6. The semiconductor package of claim 1, wherein the organic material of the electromagnetic absorbing layer is same as a material for forming the encapsulation body.

7. The semiconductor package of claim 1, wherein the organic material of the electromagnetic absorbing layer is different from a material for forming the encapsulation body.

8. The semiconductor package of claim 1, further comprising a heat sink attached to the encapsulation body.

9. The semiconductor package of claim 1, wherein the chip is electrically connected to the chip carrier via a plurality of bonding wires or a plurality of flip-chip conductive bumps.

10. The semiconductor package of claim 1, wherein the chip carrier is a substrate or lead frame.

11. A method for fabricating a semiconductor package for lowering electromagnetic interference, the method comprising the steps of: preparing a chip carrier; mounting at least one chip on the chip carrier and electrically connecting the chip to the chip carrier; forming an encapsulation body on the chip carrier for encapsulating the chip; and forming an electromagnetic absorbing layer on the encapsulation body for absorbing electromagnetic waves generated by the chip, wherein the electromagnetic absorbing layer is made of an organic material filled with a plurality of porous metal particles.

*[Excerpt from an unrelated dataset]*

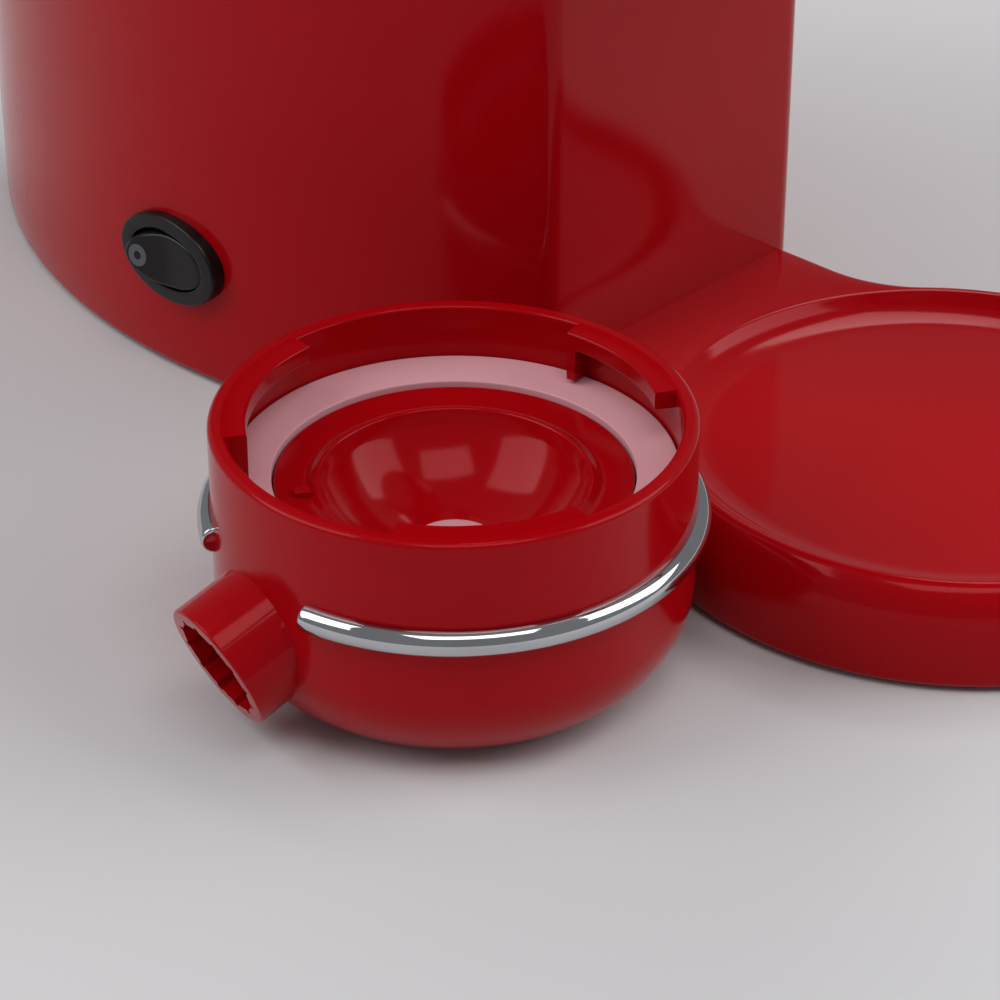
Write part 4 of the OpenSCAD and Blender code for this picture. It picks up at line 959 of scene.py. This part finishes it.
def rocker_mark():
    """The round off mark, printed on the raised end of the rocker."""
    squash, place = 0.8, 0.68
    strokes = ((0.85, -0.1), (0.85, 0.05), (2.2, 0.05), (2.2, -0.1))
    rings = [rocker_ring(squash * r * MM, r * MM, lift, place * ROCKER_A, 48) for r, lift in strokes]
    piece(loft("rocker_mark", rings, closed=True, angle=50), MARK, "rocker", "black_gloss")


# ---------------------------------------------------------------- button and lens


def brew_button():
    """Round button with a shallow finger dish."""
    low, high = BUTTON[0].z, BUTTON[1].z
    shelf, foot = low + 6.5 * MM, low + 5.6 * MM
    r, dip, flange = BUTTON_R, 0.8 * MM, 1 * MM
    steps = 8
    path = [(0, high - dip)]
    path += [(r * 0.8 * k / steps, high - dip * (1 - (k / steps) ** 2)) for k in range(1, steps + 1)]
    path += rounded([(r * 0.82, high, 0), (r, high, 1 * MM), (r, shelf, 0)], step=12)
    path += [(r + flange, shelf), (r + flange, foot), (0, foot)]
    piece(lathe("button", path, parts=96), RED, "button", "red_shell", "brew_button")


def button_bezel():
    """Chrome ring round the button, with a tube down into the cover."""
    foot, top = BEZEL[0].z, BEZEL[1].z
    wide = BEZEL[1].x
    inner, wall, brim = BUTTON_R + 0.3 * MM, 0.9 * MM, 1.2 * MM
    corners = [
        (inner, foot, 0),
        (inner, top, 0.5 * MM),
        (wide, top, 0.8 * MM),
        (wide, top - brim, 0),
        (inner + wall, top - brim, 0),
        (inner + wall, foot, 0),
    ]
    ring = lathe("button_ring", rounded(corners, step=12), parts=96, closed=True)
    piece(ring, CHROME, "machine", "chrome", "button_bezel")


def pilot_lens():
    """Amber lens with a flange under the cover."""
    low, high = LENS[0].z, LENS[1].z
    r, flange_r, flange = 2.1 * MM, 3.2 * MM, 1.2 * MM
    path = [(0, high)]
    path += rounded([(0.8 * MM, high, 0), (r, high, 0.4 * MM), (r, low + flange, 0)], step=15)
    path += [(flange_r, low + flange), (flange_r, low), (0, low)]
    piece(lathe("lens", path, (0, LENS_Y), 48), AMBER, "machine", "amber_clear", "pilot_lens")


# ---------------------------------------------------------------- nodes shown as the CAD has them

FINISH = {
    RED_DEEP: ("tank_bay",),
    MATTE: ("base_plate", "stand_sole", "tank_port", "pump_coil", "button_switch"),
    RUBBER: ("rear_feet", "stand_pad", "port_seal", "pump_collars", "cord_gland"),
    ZINC: (
        "base_screws",
        "sole_screws",
        "stand_screws",
        "head_screws",
        "boss_screws",
        "shower_screw",
        "boiler_screws",
        "cover_screws",
        "lid_pins",
    ),
    ALUMINIUM: ("bayonet_boss", "boiler_body", "boiler_lid"),
    STEEL: ("shower_plate", "pump_frame", "hose_clips", "tank_strainer"),
    BRASS: ("band_heater", "switch_terminals"),
    RED_SEAL: ("boiler_seal",),
    CERAMIC: ("thermostat", "thermal_fuse"),
    NYLON: ("pump_tube", "terminal_block", "tank_valve"),
    HOSE: ("suction_hose", "pressure_hose"),
    WIRE: ("leads",),
}


def finish_nodes():
    """The finish of every CAD node that is shown as it is."""
    for mat, names in FINISH.items():
        for name in names:
            paint(frame["nodes"][name], mat)


# ---------------------------------------------------------------- stage

# name, azimuth from +X round to +Y and elevation in degrees, width and height, radiance, roll
LAMPS = (
    ("back", 18, 60, 0.70, 0.80, 4.2, 0),
    ("left", 142, 42, 1.25, 1.25, 2.6, 45),
    ("right", 316, 38, 1.25, 1.25, 2.6, 45),
    ("front", 235, 66, 1.15, 0.72, 2.6, 0),
)
LAMP_REACH = 1.8
LAMP_AIM = (-0.04, 0.03, 0.02)
CAMERA_PLACE = (-0.4047, -0.2818, 0.3012)
CAMERA_TILT, CAMERA_TURN = 58.57, -46.4
CAMERA_LENS, CAMERA_SENSOR = 122.4, 36


def pale_floor():
    """A plain pale floor, far wider than the picture."""
    mat, tree, shader = material("floor", (0.66, 0.66, 0.67), 0.6, Specular_IOR_Level=0.2)
    shade = tint(tree, noise(tree, 3, 3), (0.65, 0.65, 0.66), (0.67, 0.67, 0.68))
    tree.links.new(shade, shader.inputs["Base Color"])
    mesh = bpy.data.meshes.new("floor")
    size = 6.0
    corners = [(-size, -size, 0), (size, -size, 0), (size, size, 0), (-size, size, 0)]
    mesh.from_pydata(corners, [], [(0, 1, 2, 3)])
    obj = link("floor", mesh)
    paint(obj, mat)


def studio():
    """Even light from all round."""
    world = bpy.data.worlds.new("studio")
    scene.world = world
    world.use_nodes = True
    back = world.node_tree.nodes["Background"]
    back.inputs["Color"].default_value = (0.95, 0.97, 1.0, 1)
    back.inputs["Strength"].default_value = 0.25


def lamp(name, azimuth, elevation, wide, tall, radiance, roll):
    """A soft box, aimed at the filter holder and the stand."""
    data = bpy.data.lights.new(name, "AREA")
    data.shape = "RECTANGLE"
    data.size = wide
    data.size_y = tall
    data.energy = radiance * math.pi * wide * tall
    level = math.radians(elevation)
    out = turned(math.cos(level), azimuth, math.sin(level))
    obj = link(name, data)
    obj.location = Vector(LAMP_AIM) + out * LAMP_REACH
    spin = Matrix.Rotation(math.radians(roll), 4, "Z")
    obj.rotation_euler = ((-out).to_track_quat("-Z", "Y").to_matrix().to_4x4() @ spin).to_euler()


def photo_camera():
    """The camera, at the photograph's viewing angle."""
    data = bpy.data.cameras.new("camera")
    data.lens = CAMERA_LENS
    data.sensor_width = CAMERA_SENSOR
    data.clip_start = 0.01
    view = link("camera", data)
    view.location = CAMERA_PLACE
    view.rotation_euler = (math.radians(CAMERA_TILT), 0, math.radians(CAMERA_TURN))
    scene.camera = view


# ---------------------------------------------------------------- build

scene.view_settings.view_transform = "Standard"
pale_floor()
studio()
for setting in LAMPS:
    lamp(*setting)
photo_camera()
body_shell()
cup_stand()
head_shell()
top_cover()
water_tank()
tank_lid()
holder_cup()
holder_ring()
filter_dish()
gasket()
switch_housing()
rocker()
rocker_mark()
brew_button()
button_bezel()
pilot_lens()
finish_nodes()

12. The method of claim 11, wherein the electromagnetic absorbing layer converts the absorbed electromagnetic waves to heat.

13. The method of claim 11, further comprising attaching a heat sink to the electromagnetic absorbing layer.

14. The method of claim 11, further comprising forming another encapsulation body on the electromagnetic absorbing layer.

15. The method of claim 11, wherein the electromagnetic absorbing layer is formed by a screen-printing technique.

16. The method of claim 11, wherein the porous metal particles of the electromagnetic absorbing layer absorb the electromagnetic waves and reduce energy of the absorbed electromagnetic waves.

17. The method of claim 11, wherein the organic material of the electromagnetic absorbing layer is same as a material for forming the encapsulation body.

18. The method of claim 11, wherein the organic material of the electromagnetic absorbing layer is different from a material for forming the encapsulation body.

19. The method of claim 11, wherein the chip is electrically connected to the chip carrier by a wire-bonding technique or a flip-chip technique.

20. The method of claim 11, wherein the chip carrier is a substrate or lead frame.